▸ Exercise brief: Below you will find a set of lines. Repeat them all exactly.

▸ Given information:
........

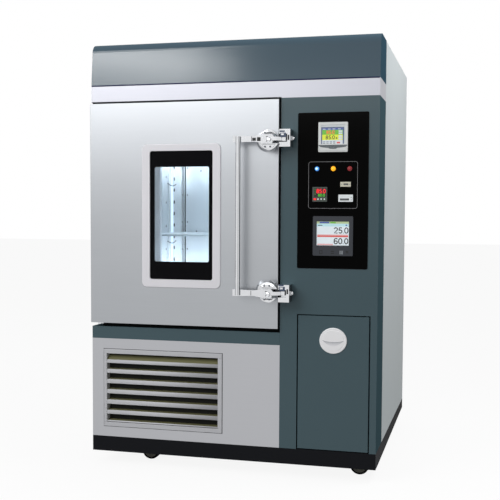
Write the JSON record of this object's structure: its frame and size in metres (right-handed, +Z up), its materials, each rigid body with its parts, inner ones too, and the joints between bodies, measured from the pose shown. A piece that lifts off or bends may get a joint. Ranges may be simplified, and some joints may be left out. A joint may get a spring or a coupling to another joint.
{
  "type": "environmental test chamber",
  "caption": "Free-standing temperature and humidity test chamber with windowed door, control column, louvred machine bay and casters.",
  "frame": {"origin": "floor level under the middle of the object's bounding box", "axes": "+Z up, the door and controls face -Y, +X to the right as seen from the front"},
  "size_m": [1, 1.038, 1.464],
  "materials": {
    "painted_blue_grey": "fine textured powder coat",
    "painted_light": "smooth powder coat",
    "painted_black": "satin black paint",
    "brushed_stainless": "fine brushed stainless sheet",
    "bright_stainless": "bright annealed stainless sheet",
    "steel_frame": "grey zinc paint",
    "polished_chrome": "polished chrome plate",
    "black_gloss": "gloss black",
    "off_white_plastic": "satin moulded plastic",
    "white_plastic": "satin moulded plastic",
    "dark_plastic": "dark moulded plastic",
    "foam": "rigid polyurethane foam",
    "silicone": "grey silicone rubber",
    "pane": "clear tempered glass",
    "filter_mesh": "fine filter mesh",
    "aluminium_fins": "thin aluminium fins",
    "tank_plastic": "milky polyethylene",
    "lamp_lens": "translucent lens",
    "rubber_tread": "black rubber tread",
    "zinc": "yellow passivated zinc plate"
  },
  "bodies": {
    "cabinet": {"air_filter": "filter_mesh", "base_frame": "steel_frame", "cable_port": "bright_stainless", "chamber_lamp": "white_plastic", "chamber_liner": "bright_stainless", "compressor": "painted_black", "condenser_coil": "aluminium_fins", "condenser_shroud": "painted_black", "control_column": "painted_blue_grey", "control_panel": "black_gloss", "controller_case": "white_plastic", "display_windows": "pane", "drain_spigot": "bright_stainless", "electrical_plate": "steel_frame", "evaporator_coil": "aluminium_fins", "fan_motor": "dark_plastic", "front_frame": "bright_stainless", "header_trim": "bright_stainless", "heater_element": "bright_stainless", "hinge_brackets": "polished_chrome", "humidifier_boiler": "bright_stainless", "indicator_lamps": "lamp_lens", "insulation": "foam", "latch_strikes": "polished_chrome", "left_side_panel": "painted_light", "louvre_grille": "brushed_stainless", "lower_front_panel": "brushed_stainless", "lower_rail": "painted_blue_grey", "panel_meters": "dark_plastic", "plinth_skirt": "painted_black", "rear_baffle": "bright_stainless", "rear_panel": "painted_light", "recorder_case": "dark_plastic", "right_side_panel": "painted_light", "roof_panel": "painted_light", "shelf_rails": "bright_stainless", "top_hood": "painted_blue_grey", "water_tank": "tank_plastic", "wire_shelves": "polished_chrome"},
    "main_door": {"door_skin": "brushed_stainless", "door_foam": "foam", "door_pan": "bright_stainless", "door_gasket": "silicone", "window_frame": "off_white_plastic", "window_glass": "pane", "latch_bases": "polished_chrome"},
    "door_latch": {"latch_handle": "polished_chrome"},
    "service_door": {"service_door": "painted_blue_grey", "pull_cup": "off_white_plastic"},
    "controller_flap": {"controller_flap": "white_plastic"},
    "circulation_fan": {"circulation_fan": "aluminium_fins"},
    "condenser_fan": {"condenser_fan": "dark_plastic"},
    "caster_front_left": {"caster_fork_front_left": "zinc"},
    "wheel_front_left": {"caster_wheel_front_left": "rubber_tread"},
    "caster_front_right": {"caster_fork_front_right": "zinc"},
    "wheel_front_right": {"caster_wheel_front_right": "rubber_tread"},
    "caster_rear_left": {"caster_fork_rear_left": "zinc"},
    "wheel_rear_left": {"caster_wheel_rear_left": "rubber_tread"},
    "caster_rear_right": {"caster_fork_rear_right": "zinc"},
    "wheel_rear_right": {"caster_wheel_rear_right": "rubber_tread"}
  },
  "joints": [
    {"name": "main_door_swing", "type": "hinge", "parent": "cabinet", "child": "main_door", "pos_m": [-0.486, -0.395, 0.87], "axis": [0, 0, -1], "range_deg": [0, 105]},
    {"name": "door_latch_pull", "type": "hinge", "parent": "main_door", "child": "door_latch", "pos_m": [0.149, -0.499, 0.87], "axis": [0, 0, 1], "range_deg": [0, 30]},
    {"name": "service_door_swing", "type": "hinge", "parent": "cabinet", "child": "service_door", "pos_m": [0.4665, -0.441, 0.32], "axis": [0, 0, 1], "range_deg": [0, 100]},
    {"name": "controller_flap_drop", "type": "hinge", "parent": "cabinet", "child": "controller_flap", "pos_m": [0.35, -0.457, 1.086], "axis": [1, 0, 0], "range_deg": [0, 100]},
    {"name": "circulation_fan_spin", "type": "hinge", "parent": "cabinet", "child": "circulation_fan", "pos_m": [-0.165, 0.273, 0.94], "axis": [0, 1, 0], "continuous": true},
    {"name": "condenser_fan_spin", "type": "hinge", "parent": "cabinet", "child": "condenser_fan", "pos_m": [-0.24, -0.305, 0.221], "axis": [0, 1, 0], "continuous": true},
    {"name": "caster_swivel_front_left", "type": "hinge", "parent": "cabinet", "child": "caster_front_left", "pos_m": [-0.347, -0.349, 0.08], "axis": [0, 0, 1], "continuous": true},
    {"name": "wheel_roll_front_left", "type": "hinge", "parent": "caster_front_left", "child": "wheel_front_left", "pos_m": [-0.317, -0.349, 0.0325], "axis": [0, 1, 0], "continuous": true},
    {"name": "caster_swivel_front_right", "type": "hinge", "parent": "cabinet", "child": "caster_front_right", "pos_m": [0.405, -0.349, 0.08], "axis": [0, 0, 1], "continuous": true},
    {"name": "wheel_roll_front_right", "type": "hinge", "parent": "caster_front_right", "child": "wheel_front_right", "pos_m": [0.435, -0.349, 0.0325], "axis": [0, 1, 0], "continuous": true},
    {"name": "caster_swivel_rear_left", "type": "hinge", "parent": "cabinet", "child": "caster_rear_left", "pos_m": [-0.347, 0.395, 0.08], "axis": [0, 0, 1], "continuous": true},
    {"name": "wheel_roll_rear_left", "type": "hinge", "parent": "caster_rear_left", "child": "wheel_rear_left", "pos_m": [-0.347, 0.425, 0.0325], "axis": [1, 0, 0], "continuous": true},
    {"name": "caster_swivel_rear_right", "type": "hinge", "parent": "cabinet", "child": "caster_rear_right", "pos_m": [0.405, 0.395, 0.08], "axis": [0, 0, 1], "continuous": true},
    {"name": "wheel_roll_rear_right", "type": "hinge", "parent": "caster_rear_right", "child": "wheel_rear_right", "pos_m": [0.405, 0.425, 0.0325], "axis": [1, 0, 0], "continuous": true}
  ]
}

........

▸ Expected answer:
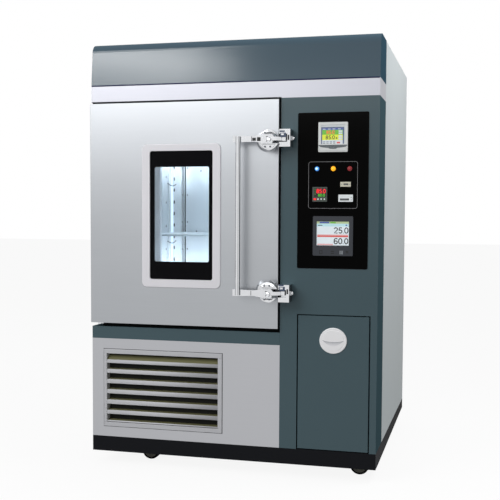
Write the JSON record of this object's structure: its frame and size in metres (right-handed, +Z up), its materials, each rigid body with its parts, inner ones too, and the joints between bodies, measured from the pose shown. A piece that lifts off or bends may get a joint. Ranges may be simplified, and some joints may be left out. A joint may get a spring or a coupling to another joint.
{
  "type": "environmental test chamber",
  "caption": "Free-standing temperature and humidity test chamber with windowed door, control column, louvred machine bay and casters.",
  "frame": {"origin": "floor level under the middle of the object's bounding box", "axes": "+Z up, the door and controls face -Y, +X to the right as seen from the front"},
  "size_m": [1, 1.038, 1.464],
  "materials": {
    "painted_blue_grey": "fine textured powder coat",
    "painted_light": "smooth powder coat",
    "painted_black": "satin black paint",
    "brushed_stainless": "fine brushed stainless sheet",
    "bright_stainless": "bright annealed stainless sheet",
    "steel_frame": "grey zinc paint",
    "polished_chrome": "polished chrome plate",
    "black_gloss": "gloss black",
    "off_white_plastic": "satin moulded plastic",
    "white_plastic": "satin moulded plastic",
    "dark_plastic": "dark moulded plastic",
    "foam": "rigid polyurethane foam",
    "silicone": "grey silicone rubber",
    "pane": "clear tempered glass",
    "filter_mesh": "fine filter mesh",
    "aluminium_fins": "thin aluminium fins",
    "tank_plastic": "milky polyethylene",
    "lamp_lens": "translucent lens",
    "rubber_tread": "black rubber tread",
    "zinc": "yellow passivated zinc plate"
  },
  "bodies": {
    "cabinet": {"air_filter": "filter_mesh", "base_frame": "steel_frame", "cable_port": "bright_stainless", "chamber_lamp": "white_plastic", "chamber_liner": "bright_stainless", "compressor": "painted_black", "condenser_coil": "aluminium_fins", "condenser_shroud": "painted_black", "control_column": "painted_blue_grey", "control_panel": "black_gloss", "controller_case": "white_plastic", "display_windows": "pane", "drain_spigot": "bright_stainless", "electrical_plate": "steel_frame", "evaporator_coil": "aluminium_fins", "fan_motor": "dark_plastic", "front_frame": "bright_stainless", "header_trim": "bright_stainless", "heater_element": "bright_stainless", "hinge_brackets": "polished_chrome", "humidifier_boiler": "bright_stainless", "indicator_lamps": "lamp_lens", "insulation": "foam", "latch_strikes": "polished_chrome", "left_side_panel": "painted_light", "louvre_grille": "brushed_stainless", "lower_front_panel": "brushed_stainless", "lower_rail": "painted_blue_grey", "panel_meters": "dark_plastic", "plinth_skirt": "painted_black", "rear_baffle": "bright_stainless", "rear_panel": "painted_light", "recorder_case": "dark_plastic", "right_side_panel": "painted_light", "roof_panel": "painted_light", "shelf_rails": "bright_stainless", "top_hood": "painted_blue_grey", "water_tank": "tank_plastic", "wire_shelves": "polished_chrome"},
    "main_door": {"door_skin": "brushed_stainless", "door_foam": "foam", "door_pan": "bright_stainless", "door_gasket": "silicone", "window_frame": "off_white_plastic", "window_glass": "pane", "latch_bases": "polished_chrome"},
    "door_latch": {"latch_handle": "polished_chrome"},
    "service_door": {"service_door": "painted_blue_grey", "pull_cup": "off_white_plastic"},
    "controller_flap": {"controller_flap": "white_plastic"},
    "circulation_fan": {"circulation_fan": "aluminium_fins"},
    "condenser_fan": {"condenser_fan": "dark_plastic"},
    "caster_front_left": {"caster_fork_front_left": "zinc"},
    "wheel_front_left": {"caster_wheel_front_left": "rubber_tread"},
    "caster_front_right": {"caster_fork_front_right": "zinc"},
    "wheel_front_right": {"caster_wheel_front_right": "rubber_tread"},
    "caster_rear_left": {"caster_fork_rear_left": "zinc"},
    "wheel_rear_left": {"caster_wheel_rear_left": "rubber_tread"},
    "caster_rear_right": {"caster_fork_rear_right": "zinc"},
    "wheel_rear_right": {"caster_wheel_rear_right": "rubber_tread"}
  },
  "joints": [
    {"name": "main_door_swing", "type": "hinge", "parent": "cabinet", "child": "main_door", "pos_m": [-0.486, -0.395, 0.87], "axis": [0, 0, -1], "range_deg": [0, 105]},
    {"name": "door_latch_pull", "type": "hinge", "parent": "main_door", "child": "door_latch", "pos_m": [0.149, -0.499, 0.87], "axis": [0, 0, 1], "range_deg": [0, 30]},
    {"name": "service_door_swing", "type": "hinge", "parent": "cabinet", "child": "service_door", "pos_m": [0.4665, -0.441, 0.32], "axis": [0, 0, 1], "range_deg": [0, 100]},
    {"name": "controller_flap_drop", "type": "hinge", "parent": "cabinet", "child": "controller_flap", "pos_m": [0.35, -0.457, 1.086], "axis": [1, 0, 0], "range_deg": [0, 100]},
    {"name": "circulation_fan_spin", "type": "hinge", "parent": "cabinet", "child": "circulation_fan", "pos_m": [-0.165, 0.273, 0.94], "axis": [0, 1, 0], "continuous": true},
    {"name": "condenser_fan_spin", "type": "hinge", "parent": "cabinet", "child": "condenser_fan", "pos_m": [-0.24, -0.305, 0.221], "axis": [0, 1, 0], "continuous": true},
    {"name": "caster_swivel_front_left", "type": "hinge", "parent": "cabinet", "child": "caster_front_left", "pos_m": [-0.347, -0.349, 0.08], "axis": [0, 0, 1], "continuous": true},
    {"name": "wheel_roll_front_left", "type": "hinge", "parent": "caster_front_left", "child": "wheel_front_left", "pos_m": [-0.317, -0.349, 0.0325], "axis": [0, 1, 0], "continuous": true},
    {"name": "caster_swivel_front_right", "type": "hinge", "parent": "cabinet", "child": "caster_front_right", "pos_m": [0.405, -0.349, 0.08], "axis": [0, 0, 1], "continuous": true},
    {"name": "wheel_roll_front_right", "type": "hinge", "parent": "caster_front_right", "child": "wheel_front_right", "pos_m": [0.435, -0.349, 0.0325], "axis": [0, 1, 0], "continuous": true},
    {"name": "caster_swivel_rear_left", "type": "hinge", "parent": "cabinet", "child": "caster_rear_left", "pos_m": [-0.347, 0.395, 0.08], "axis": [0, 0, 1], "continuous": true},
    {"name": "wheel_roll_rear_left", "type": "hinge", "parent": "caster_rear_left", "child": "wheel_rear_left", "pos_m": [-0.347, 0.425, 0.0325], "axis": [1, 0, 0], "continuous": true},
    {"name": "caster_swivel_rear_right", "type": "hinge", "parent": "cabinet", "child": "caster_rear_right", "pos_m": [0.405, 0.395, 0.08], "axis": [0, 0, 1], "continuous": true},
    {"name": "wheel_roll_rear_right", "type": "hinge", "parent": "caster_rear_right", "child": "wheel_rear_right", "pos_m": [0.405, 0.425, 0.0325], "axis": [1, 0, 0], "continuous": true}
  ]
}